Afghanistan. Suor Shehnaz: "Pronta a tornare se i fratelli talebani lo vorranno"
Federico Piana-Città del Vaticano
Il passaggio emotivamente più forte della testimonianza di suor Shehnaz arriva quando meno te lo aspetti. Quando la religiosa della Congregazione delle suore della carità di santa Giovanna Antida, raccontando della sua pericolosa e rocambolesca fuga da Kabul, pronuncia con disarmante semplicità una frase che ha una potenza d’amore incredibile: “Se i talebani vorranno riaverci tra loro, io sarò la prima a tornare in Afghanistan”. I talebani, suor Shehnaz, li definisce “nostri fratelli” e non nasconde che, nelle ore che hanno segnato l’arrivo dei miliziani nella capitale afghana, la paura di non farcela stava quasi prendendo il sopravvento. “In quei momenti, la superiora generale del mio ordine era in contatto con me 24 ore su 24. Se io non dormivo - spiega - lei non dormiva: da quando è caduta Kabul, ogni secondo aspettava nostre notizie. E’ stata un’esperienza che mi è costata davvero molto ma ha rafforzato la mia fede”.
Finalmente a Roma
A Roma, la religiosa è riuscita ad arrivare il 25 agosto scorso, accompagnata da quattro sue consorelle e quattordici piccoli orfani. Suor Shehnaz li conosceva uno ad uno: erano alcuni dei bambini dei quali lei si prendeva cura come responsabile della gestione dell’Associazione Pro Bambini di Kabul, nata su impulso di San Giovanni Paolo II nel 2004. “Ora i bambini che sono venuti con noi- racconta suor Shehnaz - sono accuditi dalle suore di Madre Teresa di Calcutta. Ma il pensiero va a quelli che sono rimasti. L’associazione si occupava dei bambini dai 6 fino ad i 12 anni d’età: il nostro compito era soprattutto quello di formarli per farli entrare nelle scuole pubbliche e di dare sostegno alle loro famiglie”.

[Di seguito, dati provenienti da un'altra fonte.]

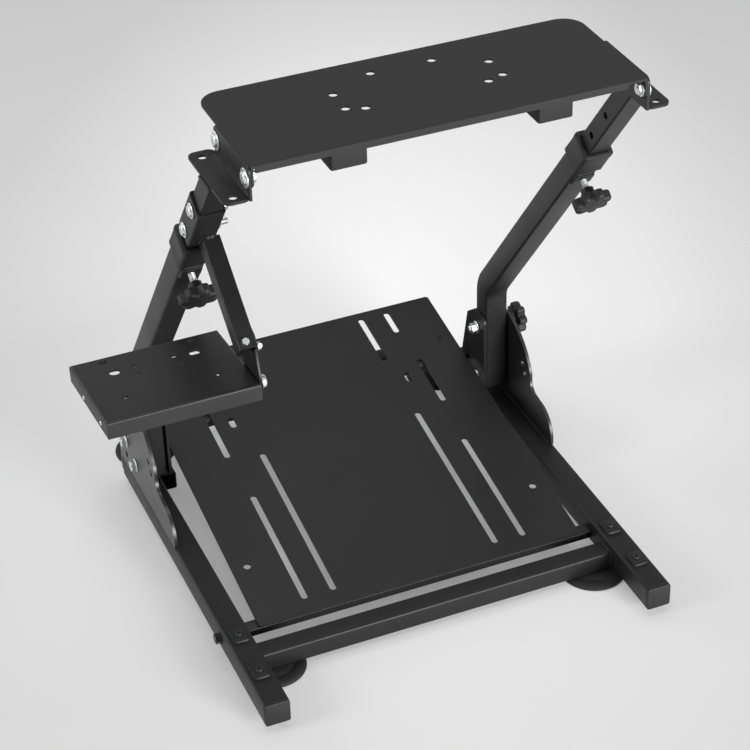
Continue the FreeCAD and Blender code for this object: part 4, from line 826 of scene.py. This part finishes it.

Il desiderio di tornare a Kabul
Suor Shehnaz non pensa che la missione della sua associazione, formata da membri di quattordici ordini religiosi, sia definitivamente terminata. Ripete con convinzione che se il nuovo governo talebano li riaccetterà loro non esiteranno a riprendere da dove hanno lasciato: “Il nostro lavoro – ricorda – era bellissimo. Ci sono le famiglie di settanta bambini rimasti a Kabul che ogni giorno mi chiamano e mi dicono: suora, quando tornate? Cosa possiamo fare? Intanto, aspettiamo, perché la realtà può anche cambiare”.
‘Piccola Chiesa’ amata dalla popolazione
La Chiesa cattolica in Afghanistan era formata di piccoli numeri, infinitesimali. “In fondo – dice suor Shehnaz - la Chiesa eravamo noi: la nostra congregazione, le suore di Madre Teresa di Calcutta, i gesuiti e l’associazione Pro Bambini di Kabul. Tra la popolazione non c’è nessun cattolico”. E allora come si spiega che l’attività della ‘piccola Chiesa’ era amata e rispettata da tutti? “Perché – afferma la religiosa - noi abbiamo sempre aiutato indipendentemente dalla fede religiosa. Rispettavamo tutti e noi abbiamo ricevuto lo stesso rispetto che abbiamo donato. Abbiamo vissuto nella realtà delle persone, tra la povertà, senza scegliere di andare in luoghi protetti e privilegiati. Ci vestivamo e mangiavamo come loro e ci siamo immedesimati talmente tanto che non ci rendevamo conto di essere in un Paese straniero”.